诗歌里的一切形象或意象,都是经过作者高度抽象、高度美化后的感受。作者之所以这么写,就是为了表达对此情此景的热爱和向往。越是想象出来的生活,就越是完美的,诗歌就是为了构建这种完美的生活。

那么,为什么诗歌写“秋天”时非要选择“伐木”“农业”“打鱼”“牧笛”这些意象呢?原来“伐木”“农业”“打鱼”“牧笛”与古代“樵”“耕”“渔”“读”的典故相对应:“樵”指汉武帝时的大臣朱买臣,他出身贫寒,靠卖柴为生,但酷爱读书,在妻子不堪其穷而改嫁他人后仍自强不息;“耕”所指的是舜在历山下教民众耕种的场景;“渔”指的东汉的严子陵,他一生不仕,隐于浙江桐庐,垂钓终老;“读”出自苏秦为博取功名而发愤读书的故事。渔、樵、耕、读是农耕社会的四业,代表了民间的基本生活方式。古代文人之所以喜欢渔、樵、耕、读的文学意象,与其说是对这种田园生活的恣意和淡泊自如的人生境界的向往,不如说是内心深处对入朝为官,得到统治者赏识的一种心理寄托或向往。

何其芳深受中国文化浸染,自然具备这样的理想和心理寄托。

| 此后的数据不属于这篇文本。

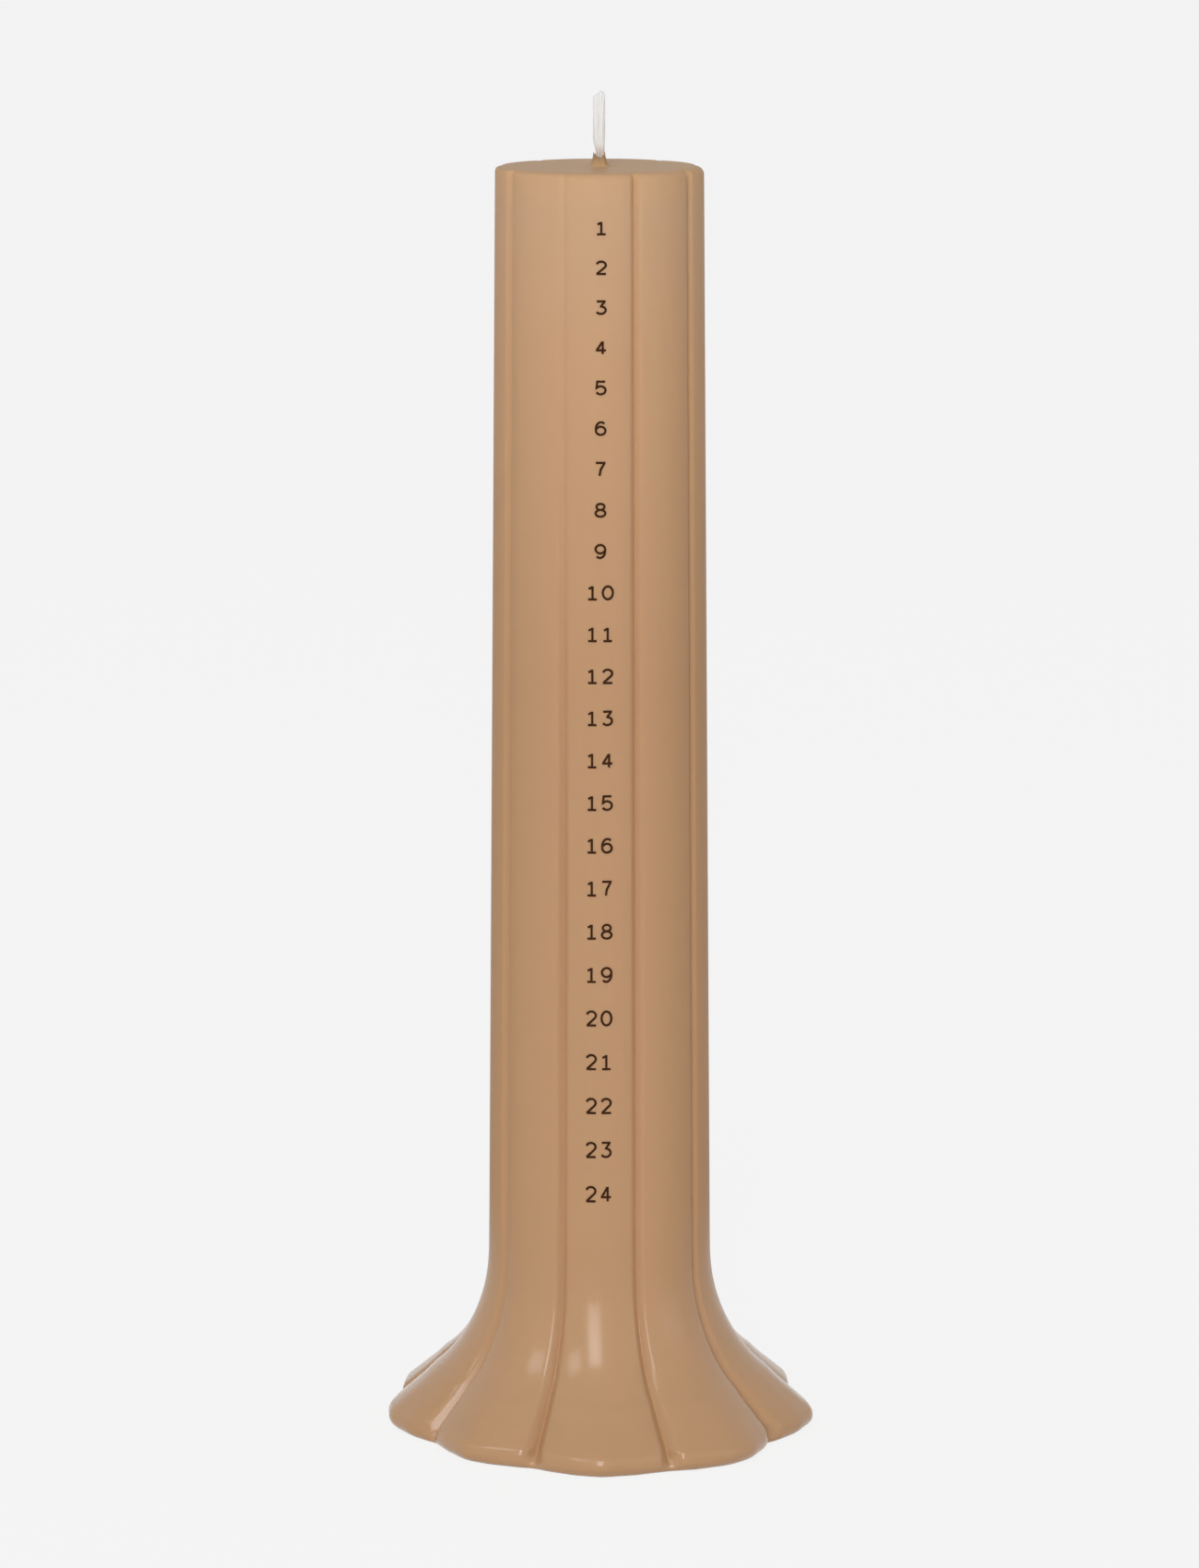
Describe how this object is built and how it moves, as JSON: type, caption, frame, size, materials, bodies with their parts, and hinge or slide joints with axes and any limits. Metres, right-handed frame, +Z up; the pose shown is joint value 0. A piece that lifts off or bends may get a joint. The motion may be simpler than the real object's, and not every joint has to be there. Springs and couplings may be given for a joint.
{
  "type": "calendar candle",
  "caption": "Tall fluted pillar candle on a flared, pleated foot, printed down the front with day marks that are burned off one by one.",
  "frame": {"origin": "centre of the flat base, on the candle's axis, where it stands on the table", "axes": "+Z up the candle towards the wick; -Y the side that carries the numbers; +X to the right of someone who reads them"},
  "size_m": [0.0977, 0.0958, 0.3067],
  "materials": {
    "cast_wax": "cast wax dyed through, a little paler than the coat, dull where it was cut flat at the base",
    "coloured_wax": "dipped tan wax, satin on the column and glossy on the foot, slightly translucent",
    "plug_wax": "undyed wax of the second pour, dull",
    "cotton": "braided undyed cotton, primed with wax at its root",
    "tin": "thin tinplate, stamped and crimped",
    "ink": "dark brown printed ink, flat"
  },
  "bodies": {
    "root": {"wax_core": "cast_wax", "dip_coat": "coloured_wax", "base_fill": "plug_wax", "wick": "cotton", "wick_sustainer": "tin", "numeral_01": "ink", "numeral_02": "ink", "numeral_03": "ink", "numeral_04": "ink", "numeral_05": "ink", "numeral_06": "ink", "numeral_07": "ink", "numeral_08": "ink", "numeral_09": "ink", "numeral_10": "ink", "numeral_11": "ink", "numeral_12": "ink", "numeral_13": "ink", "numeral_14": "ink", "numeral_15": "ink", "numeral_16": "ink", "numeral_17": "ink", "numeral_18": "ink", "numeral_19": "ink", "numeral_20": "ink", "numeral_21": "ink", "numeral_22": "ink", "numeral_23": "ink", "numeral_24": "ink"}
  },
  "joints": []
}
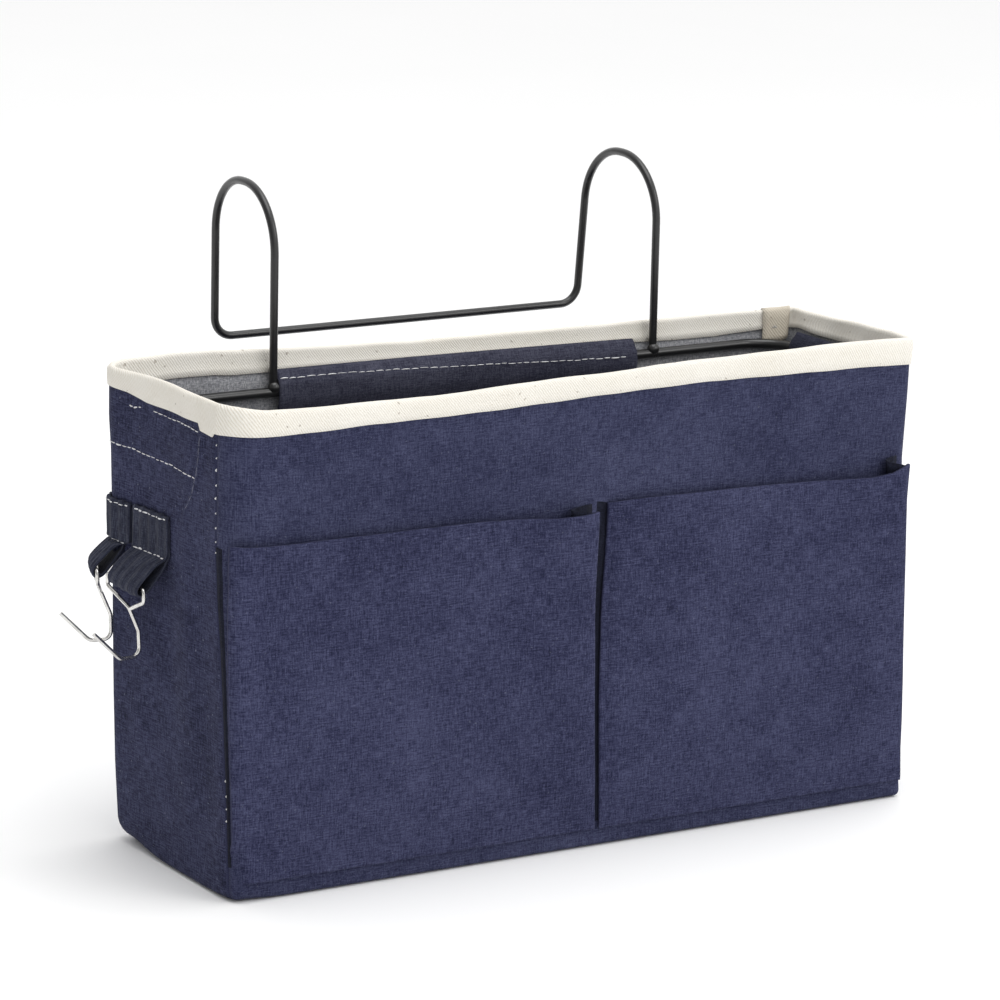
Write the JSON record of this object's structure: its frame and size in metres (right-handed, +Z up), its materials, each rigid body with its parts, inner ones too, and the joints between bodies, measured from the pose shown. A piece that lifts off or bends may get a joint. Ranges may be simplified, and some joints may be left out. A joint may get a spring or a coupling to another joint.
{
  "type": "hanging storage caddy",
  "caption": "Soft-sided hanging caddy with two front pockets, a wire double hook that reaches over a rail, and two small wire hooks on strap loops.",
  "frame": {"origin": "centre of the underside of the bag, on the surface it stands on", "axes": "+Z up, +X along the width with the strap end at -X, -Y is the pocket front, +Y is the side where the hooks reach over a rail"},
  "size_m": [0.4144, 0.1884, 0.3137],
  "materials": {
    "canvas": "woven canvas, matte",
    "strap": "folded canvas strap, matte",
    "lining": "heather cloth, matte",
    "board": "plain sheet",
    "tape": "twill tape, matte",
    "black_wire": "glossy coating",
    "bright_wire": "bright plated"
  },
  "bodies": {
    "bag": {"front_panel": "canvas", "back_panel": "canvas", "left_end_panel": "canvas", "right_end_panel": "canvas", "bottom_panel": "canvas", "left_pocket_gussets": "canvas", "right_pocket_gussets": "canvas", "back_sleeve": "canvas", "left_end_sleeve": "canvas", "right_end_sleeve": "canvas", "front_strap_tab": "strap", "rear_strap_tab": "strap", "front_lining": "lining", "back_lining": "lining", "left_end_lining": "lining", "right_end_lining": "lining", "base_lining": "lining", "front_board": "board", "back_board": "board", "left_end_board": "board", "right_end_board": "board", "base_board": "board", "rim_binding": "tape", "hook_wire": "black_wire", "rim_wire": "black_wire", "weld_beads": "black_wire"},
    "left_pocket_front": {"left_pocket": "canvas"},
    "right_pocket_front": {"right_pocket": "canvas"},
    "front_loop": {"front_strap_loop": "strap"},
    "rear_loop": {"rear_strap_loop": "strap"},
    "front_hook": {"front_side_hook": "bright_wire"},
    "rear_hook": {"rear_side_hook": "bright_wire"}
  },
  "joints": [
    {"name": "left_pocket_open", "type": "hinge", "parent": "bag", "child": "left_pocket_front", "pos_m": [-0.09175, -0.06075, 0.0107], "axis": [1, 0, 0], "range_deg": [0, 6], "stiffness_Nm_per_rad": 0.3, "deforming": ["left_pocket_gussets"]},
    {"name": "right_pocket_open", "type": "hinge", "parent": "bag", "child": "right_pocket_front", "pos_m": [0.0965, -0.06075, 0.0107], "axis": [1, 0, 0], "range_deg": [0, 6], "stiffness_Nm_per_rad": 0.3, "deforming": ["right_pocket_gussets"]},
    {"name": "front_loop_swing", "type": "hinge", "parent": "bag", "child": "front_loop", "pos_m": [-0.19223, 0.021, 0.1493], "axis": [0, 1, 0], "range_deg": [0, 60], "stiffness_Nm_per_rad": 0.01},
    {"name": "rear_loop_swing", "type": "hinge", "parent": "bag", "child": "rear_loop", "pos_m": [-0.19123, 0.05209, 0.1493], "axis": [0.3746, 0.9272, 0], "range_deg": [0, 60], "stiffness_Nm_per_rad": 0.01},
    {"name": "front_hook_swing", "type": "hinge", "parent": "front_loop", "child": "front_hook", "pos_m": [-0.20508, 0.021, 0.13815], "axis": [0, 1, 0], "range_deg": [-6, 100]},
    {"name": "rear_hook_swing", "type": "hinge", "parent": "rear_loop", "child": "rear_hook", "pos_m": [-0.20315, 0.0569, 0.13815], "axis": [0.3746, 0.9272, 0], "range_deg": [0, 100]}
  ]
}
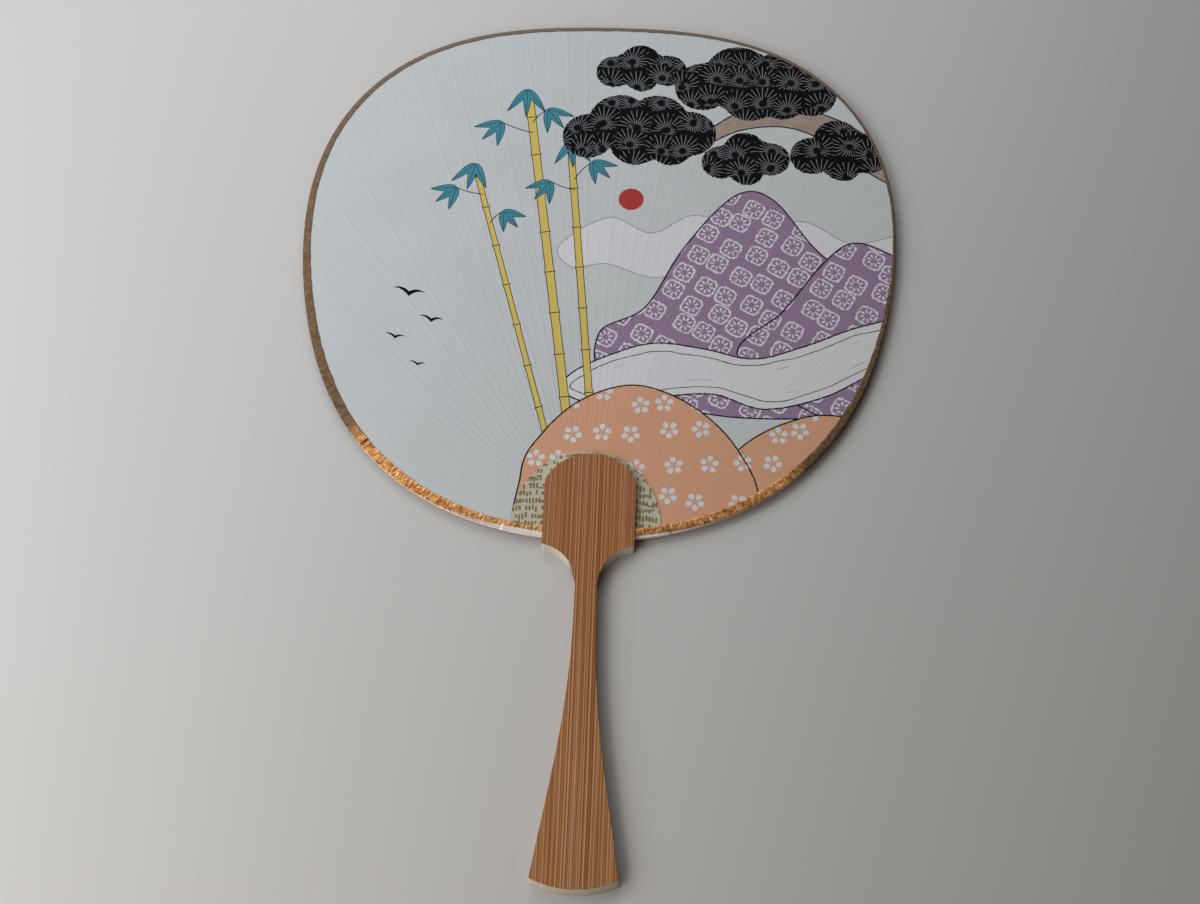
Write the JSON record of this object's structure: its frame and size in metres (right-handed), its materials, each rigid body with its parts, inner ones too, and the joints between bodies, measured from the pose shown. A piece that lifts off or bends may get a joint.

《秋天》中之所以没有出现书生,而是用牧笛代替,也是有所本的,故事来自元末明初的王冕。王冕由一介牧童而成为一代宗师,他成名后的生活,就是每天画些画,读读古人的诗文,春光明媚的时候,就用一辆牛车载着母亲到村上湖边走走。这种恬静与闲适的生活,正是作者内心世界对远离喧嚣、安然自乐的生活状态的向往。在读书人的心里,那便是神仙样的生活,有诗为证:

牧童

唐·吕岩

草铺横野六七里,笛弄晚风三四声。

归来饱饭黄昏后,不脱蓑衣卧月明。

那广阔的原野,绿草如茵;晚风吹拂着野草,还没见归来的牧童,却先听见随风传来的牧童悠扬的愈来愈近的笛声,笛声时断时续,随风飘扬。原来《秋天》是有所本的。吕岩是何许人也?就是吕洞宾,是八仙之首。这样的生活连神仙都爱,俗人哪能不憧憬呢?

何其芳的《秋天》是20世纪30年代创作的作品。何其芳是文人,不是农民,当时还没有毛泽东要作家深入农村的号召,他不会无缘无故去歌颂农业丰收,因此,要读懂何其芳的《秋天》,就要读懂中国文人的隐逸情怀,而且文人隐逸的动机不全是为了“出世”,有时是为了更好的“入世”。